**Given instruction**
Reproduce the material exactly, omitting nothing.

########################################

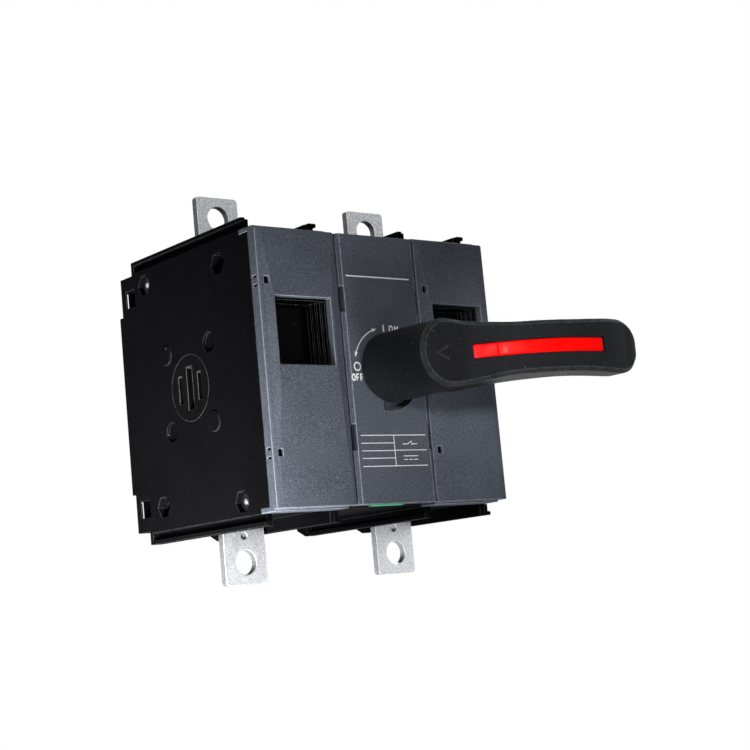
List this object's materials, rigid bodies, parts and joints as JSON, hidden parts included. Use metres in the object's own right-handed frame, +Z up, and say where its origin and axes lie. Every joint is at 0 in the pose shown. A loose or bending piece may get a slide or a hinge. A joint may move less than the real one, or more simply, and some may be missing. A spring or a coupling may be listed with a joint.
{
  "type": "dc isolator switch",
  "caption": "Panel-mounted DC switch disconnector: box housing with pole and mechanism covers, flat terminal bars above and below, and a rotary pistol handle with a coloured insert.",
  "frame": {"origin": "centre of the back mounting plane, at the middle of the width and of the height", "axes": "+X to the right seen from the front, +Y into the mounting panel, so the front faces -Y, +Z up; the handle turns about a line along Y"},
  "size_m": [0.1968, 0.231, 0.222],
  "materials": {
    "black_housing": "moulded black, faint grain",
    "grey_cover": "fine grained blue-grey moulding",
    "window": "polished black",
    "rotor": "moulded black",
    "terminal": "tin-plated copper, satin",
    "fastener": "zinc-plated",
    "shaft": "machined",
    "handle_black": "fine grained black moulding",
    "handle_red": "glossy red",
    "green_strip": "semi-gloss green"
  },
  "bodies": {
    "body": {"left_pole_shell_outer": "black_housing", "left_pole_shell_inner": "black_housing", "right_pole_shell_inner": "black_housing", "right_pole_shell_outer": "black_housing", "mechanism_housing": "black_housing", "left_pole_cover": "grey_cover", "right_pole_cover": "grey_cover", "mechanism_cover": "grey_cover", "shaft_bearing": "grey_cover", "left_window": "window", "right_window": "window", "green_strip": "green_strip", "terminal_upper_left": "terminal", "terminal_lower_left": "terminal", "terminal_upper_right": "terminal", "terminal_lower_right": "terminal", "tie_bolt_left_upper": "fastener", "tie_bolt_left_lower": "fastener", "tie_bolt_right_upper": "fastener", "tie_bolt_right_lower": "fastener", "tie_nut_left_upper": "fastener", "tie_nut_left_lower": "fastener", "tie_nut_right_upper": "fastener", "tie_nut_right_lower": "fastener"},
    "handle": {"handle_body": "handle_black", "handle_insert": "handle_red", "drive_shaft": "shaft"},
    "rotor": {"contact_rotor": "rotor"}
  },
  "joints": [
    {"name": "handle_turn", "type": "hinge", "parent": "body", "child": "handle", "pos_m": [0, -0.1445, 0], "axis": [0, 1, 0], "range_deg": [0, 90]},
    {"name": "rotor_turn", "type": "hinge", "parent": "body", "child": "rotor", "pos_m": [0, -0.07, 0], "axis": [1, 0, 0], "range_deg": [0, 61]}
  ],
  "couplings": [
    {"joint": "rotor_turn", "follows": "handle_turn", "ratio": 0.6667}
  ]
}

########################################

**Complete output**
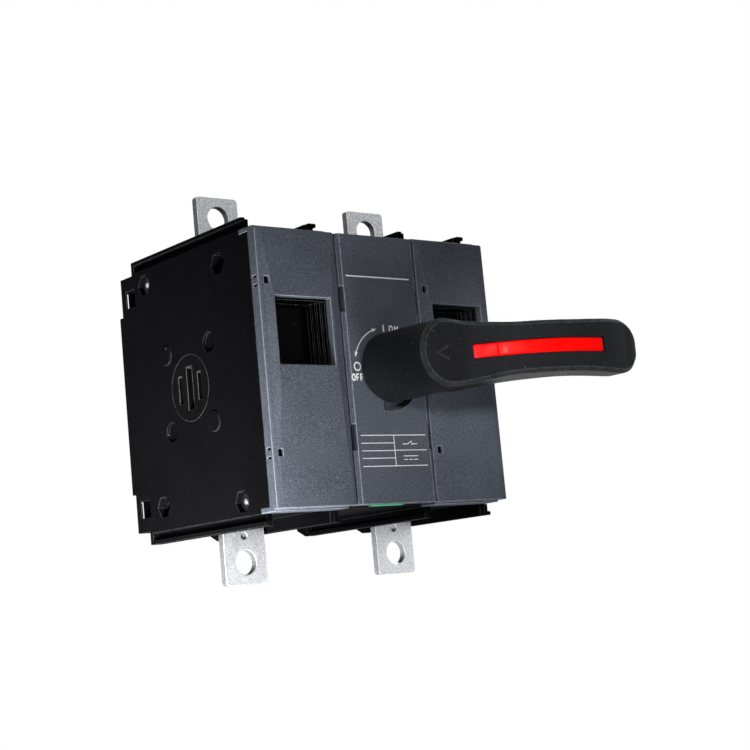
List this object's materials, rigid bodies, parts and joints as JSON, hidden parts included. Use metres in the object's own right-handed frame, +Z up, and say where its origin and axes lie. Every joint is at 0 in the pose shown. A loose or bending piece may get a slide or a hinge. A joint may move less than the real one, or more simply, and some may be missing. A spring or a coupling may be listed with a joint.
{
  "type": "dc isolator switch",
  "caption": "Panel-mounted DC switch disconnector: box housing with pole and mechanism covers, flat terminal bars above and below, and a rotary pistol handle with a coloured insert.",
  "frame": {"origin": "centre of the back mounting plane, at the middle of the width and of the height", "axes": "+X to the right seen from the front, +Y into the mounting panel, so the front faces -Y, +Z up; the handle turns about a line along Y"},
  "size_m": [0.1968, 0.231, 0.222],
  "materials": {
    "black_housing": "moulded black, faint grain",
    "grey_cover": "fine grained blue-grey moulding",
    "window": "polished black",
    "rotor": "moulded black",
    "terminal": "tin-plated copper, satin",
    "fastener": "zinc-plated",
    "shaft": "machined",
    "handle_black": "fine grained black moulding",
    "handle_red": "glossy red",
    "green_strip": "semi-gloss green"
  },
  "bodies": {
    "body": {"left_pole_shell_outer": "black_housing", "left_pole_shell_inner": "black_housing", "right_pole_shell_inner": "black_housing", "right_pole_shell_outer": "black_housing", "mechanism_housing": "black_housing", "left_pole_cover": "grey_cover", "right_pole_cover": "grey_cover", "mechanism_cover": "grey_cover", "shaft_bearing": "grey_cover", "left_window": "window", "right_window": "window", "green_strip": "green_strip", "terminal_upper_left": "terminal", "terminal_lower_left": "terminal", "terminal_upper_right": "terminal", "terminal_lower_right": "terminal", "tie_bolt_left_upper": "fastener", "tie_bolt_left_lower": "fastener", "tie_bolt_right_upper": "fastener", "tie_bolt_right_lower": "fastener", "tie_nut_left_upper": "fastener", "tie_nut_left_lower": "fastener", "tie_nut_right_upper": "fastener", "tie_nut_right_lower": "fastener"},
    "handle": {"handle_body": "handle_black", "handle_insert": "handle_red", "drive_shaft": "shaft"},
    "rotor": {"contact_rotor": "rotor"}
  },
  "joints": [
    {"name": "handle_turn", "type": "hinge", "parent": "body", "child": "handle", "pos_m": [0, -0.1445, 0], "axis": [0, 1, 0], "range_deg": [0, 90]},
    {"name": "rotor_turn", "type": "hinge", "parent": "body", "child": "rotor", "pos_m": [0, -0.07, 0], "axis": [1, 0, 0], "range_deg": [0, 61]}
  ],
  "couplings": [
    {"joint": "rotor_turn", "follows": "handle_turn", "ratio": 0.6667}
  ]
}